WHAT IS REQUIRED: Take all the material and copy it exactly.

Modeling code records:
• • • • • • •

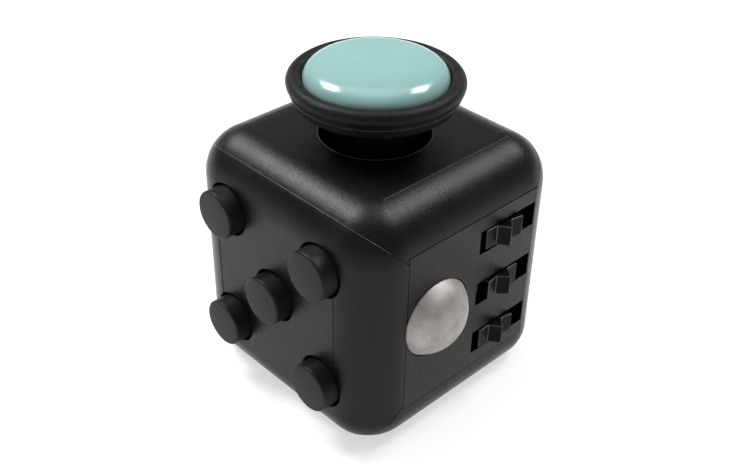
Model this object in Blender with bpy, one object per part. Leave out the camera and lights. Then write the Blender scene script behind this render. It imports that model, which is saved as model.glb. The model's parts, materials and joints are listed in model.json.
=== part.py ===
"""Fidget cube: a pocket toy with a small joystick, push buttons, gears, a ball, a rocker and a dial.

Millimetres inside the helpers, metres in the scene.  +Z is up and the joystick is on top.
-Y is the button side, +X is the gear and ball side, +Y is the rocker side, -X is the dial side.
The origin is the centre of the cube's bottom face.
"""
import math

import bpy
import bmesh
from mathutils import Matrix, Vector

for old in list(bpy.data.objects):
    bpy.data.objects.remove(old, do_unlink=True)

MM = 0.001

# ---- driving dimensions, in millimetres ----
CUBE = 33.0
HALF = CUBE / 2
MID_Z = CUBE / 2
EDGE_R = 6.06
BOTTOM_EDGE_R = 4.36
WALL = 2.0
SEAM = 0.12
ROLL_WINDOW = (-10.5, 11.5, 5.2, 27.8)
DIAL_WINDOW = (-11.0, 11.0, 5.2, 27.8)
PANEL_GAP = 0.06

BUTTON_PITCH = 8.33
BUTTON_R = 3.10
BUTTON_HOLE_R = 3.40
BUTTON_PROUD = 2.04

SLOT_Y = (1.45, 11.25)
SLOT_HEIGHT = 3.37
GEAR_PITCH = 7.6
GEAR_X = 14.0
GEAR_Y = 5.75
GEAR_TIP_R = 4.05
GEAR_ROOT_R = 2.95
GEAR_THICK = 2.7
GEAR_TEETH = 8
AXLE_R = 0.74

BALL_R = 5.7
BALL = (13.8, -5.4, 16.9)
BALL_LIP_R = 5.2

SOCKET_R = 6.76
PIVOT_Z = 26.5
RIM_R = 9.65
RIM_Z = 39.74
RIM_TUBE_R = 1.0
BADGE_R = 8.69
STICK_TOP = 42.4
BADGE_FULLNESS = 0.42

ROCKER_PIVOT = (0.0, 13.4, MID_Z)
ROCKER_HALF_WIDTH = 4.2
DIAL_R = 8.5
DIAL_PROUD = 3.0
DIAL_LOBES = 12
DIAL_LOBE_DEPTH = 0.3
SPINDLE_R = 1.5

DISH_R = 9.0
DISH_DEPTH = 1.1

PIN_R = 0.70
SCREW_HOLE_R = 0.65
FRAME_SCREW_AT = (4, 6)
TOP_POST_AT = (6.1, 8.1)
CLICK_SCREW_Z = (8.2, 24.8)
BRACKET_SCREW_Z = (10.5, 21.0)
BRACKET_SCREW_Y = 5.6
ROCKER_SCREW_Z = (12.0, 21.0)
CORNERS = ((-1, -1), (-1, 1), (1, -1), (1, 1))


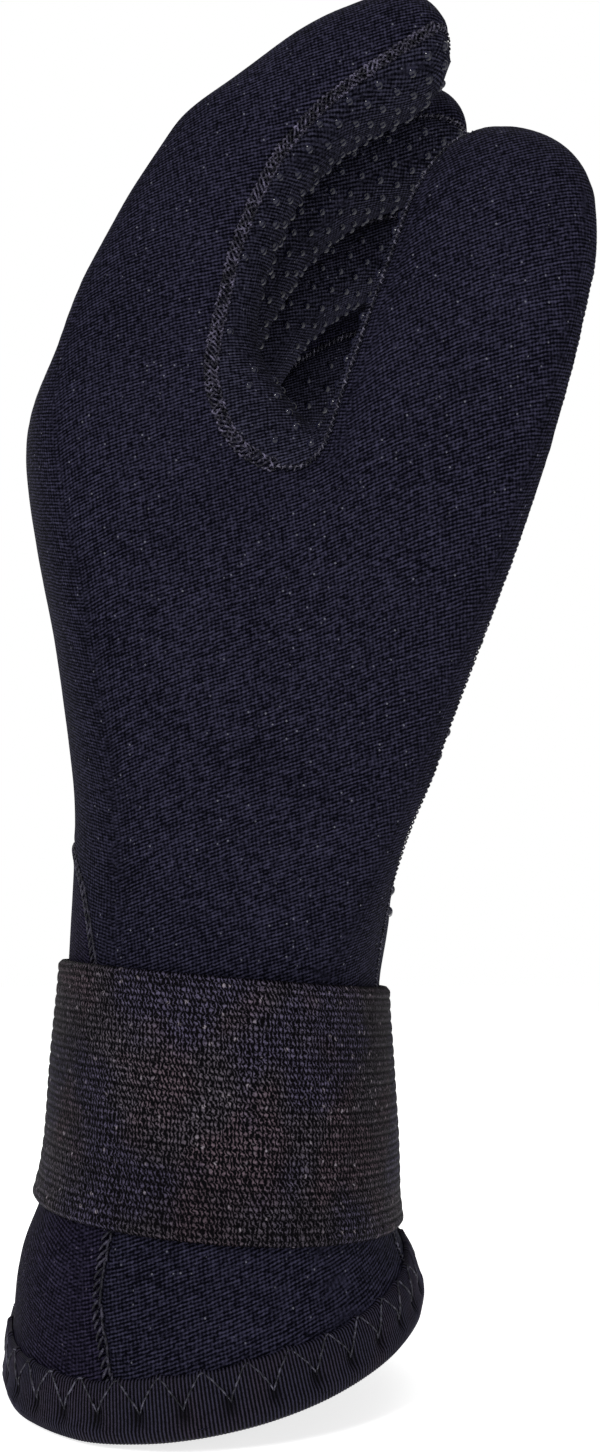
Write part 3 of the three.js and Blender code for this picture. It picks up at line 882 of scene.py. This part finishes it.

• • • • • • •

TASK ANSWER:
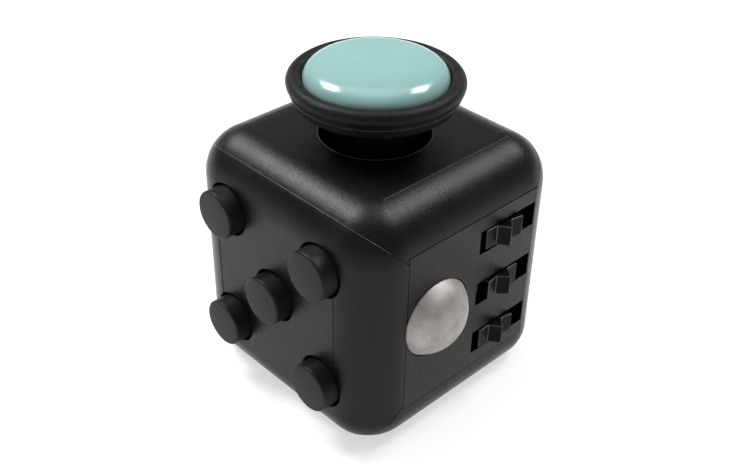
Model this object in Blender with bpy, one object per part. Leave out the camera and lights. Then write the Blender scene script behind this render. It imports that model, which is saved as model.glb. The model's parts, materials and joints are listed in model.json.
=== part.py ===
"""Fidget cube: a pocket toy with a small joystick, push buttons, gears, a ball, a rocker and a dial.

Millimetres inside the helpers, metres in the scene.  +Z is up and the joystick is on top.
-Y is the button side, +X is the gear and ball side, +Y is the rocker side, -X is the dial side.
The origin is the centre of the cube's bottom face.
"""
import math

import bpy
import bmesh
from mathutils import Matrix, Vector

for old in list(bpy.data.objects):
    bpy.data.objects.remove(old, do_unlink=True)

MM = 0.001

# ---- driving dimensions, in millimetres ----
CUBE = 33.0
HALF = CUBE / 2
MID_Z = CUBE / 2
EDGE_R = 6.06
BOTTOM_EDGE_R = 4.36
WALL = 2.0
SEAM = 0.12
ROLL_WINDOW = (-10.5, 11.5, 5.2, 27.8)
DIAL_WINDOW = (-11.0, 11.0, 5.2, 27.8)
PANEL_GAP = 0.06

BUTTON_PITCH = 8.33
BUTTON_R = 3.10
BUTTON_HOLE_R = 3.40
BUTTON_PROUD = 2.04

SLOT_Y = (1.45, 11.25)
SLOT_HEIGHT = 3.37
GEAR_PITCH = 7.6
GEAR_X = 14.0
GEAR_Y = 5.75
GEAR_TIP_R = 4.05
GEAR_ROOT_R = 2.95
GEAR_THICK = 2.7
GEAR_TEETH = 8
AXLE_R = 0.74

BALL_R = 5.7
BALL = (13.8, -5.4, 16.9)
BALL_LIP_R = 5.2

SOCKET_R = 6.76
PIVOT_Z = 26.5
RIM_R = 9.65
RIM_Z = 39.74
RIM_TUBE_R = 1.0
BADGE_R = 8.69
STICK_TOP = 42.4
BADGE_FULLNESS = 0.42

ROCKER_PIVOT = (0.0, 13.4, MID_Z)
ROCKER_HALF_WIDTH = 4.2
DIAL_R = 8.5
DIAL_PROUD = 3.0
DIAL_LOBES = 12
DIAL_LOBE_DEPTH = 0.3
SPINDLE_R = 1.5

DISH_R = 9.0
DISH_DEPTH = 1.1

PIN_R = 0.70
SCREW_HOLE_R = 0.65
FRAME_SCREW_AT = (4, 6)
TOP_POST_AT = (6.1, 8.1)
CLICK_SCREW_Z = (8.2, 24.8)
BRACKET_SCREW_Z = (10.5, 21.0)
BRACKET_SCREW_Y = 5.6
ROCKER_SCREW_Z = (12.0, 21.0)
CORNERS = ((-1, -1), (-1, 1), (1, -1), (1, 1))


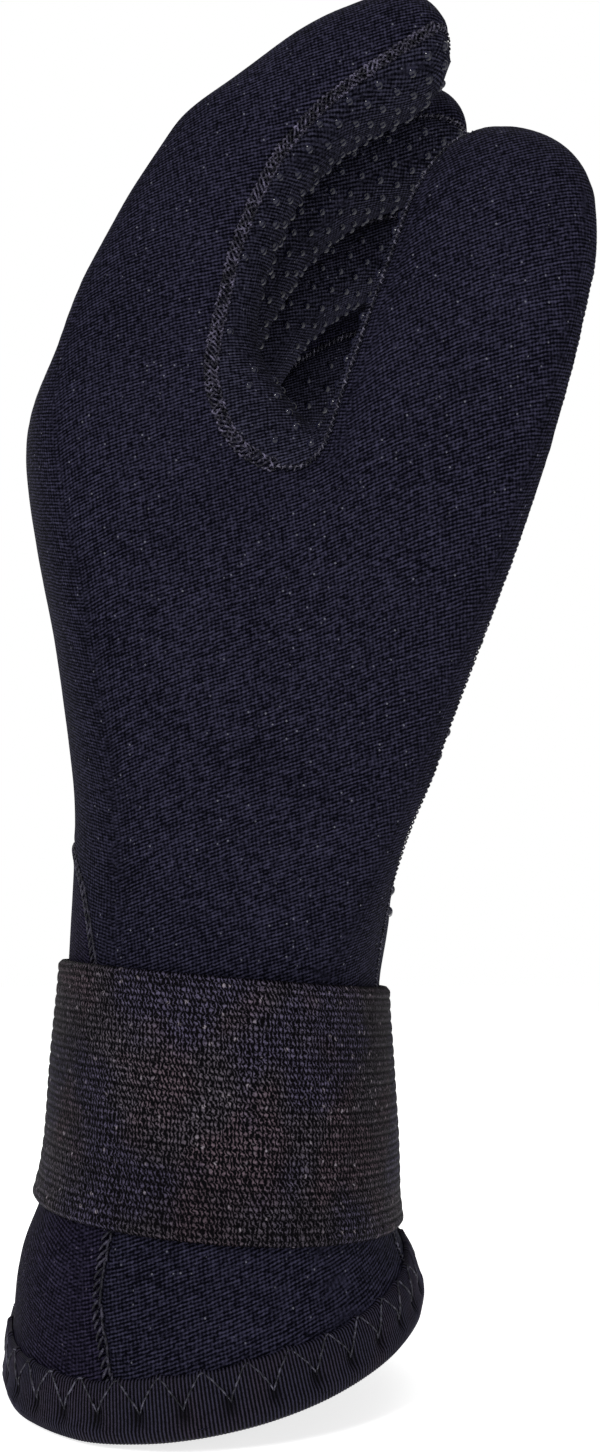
Write part 3 of the three.js and Blender code for this picture. It picks up at line 882 of scene.py. This part finishes it.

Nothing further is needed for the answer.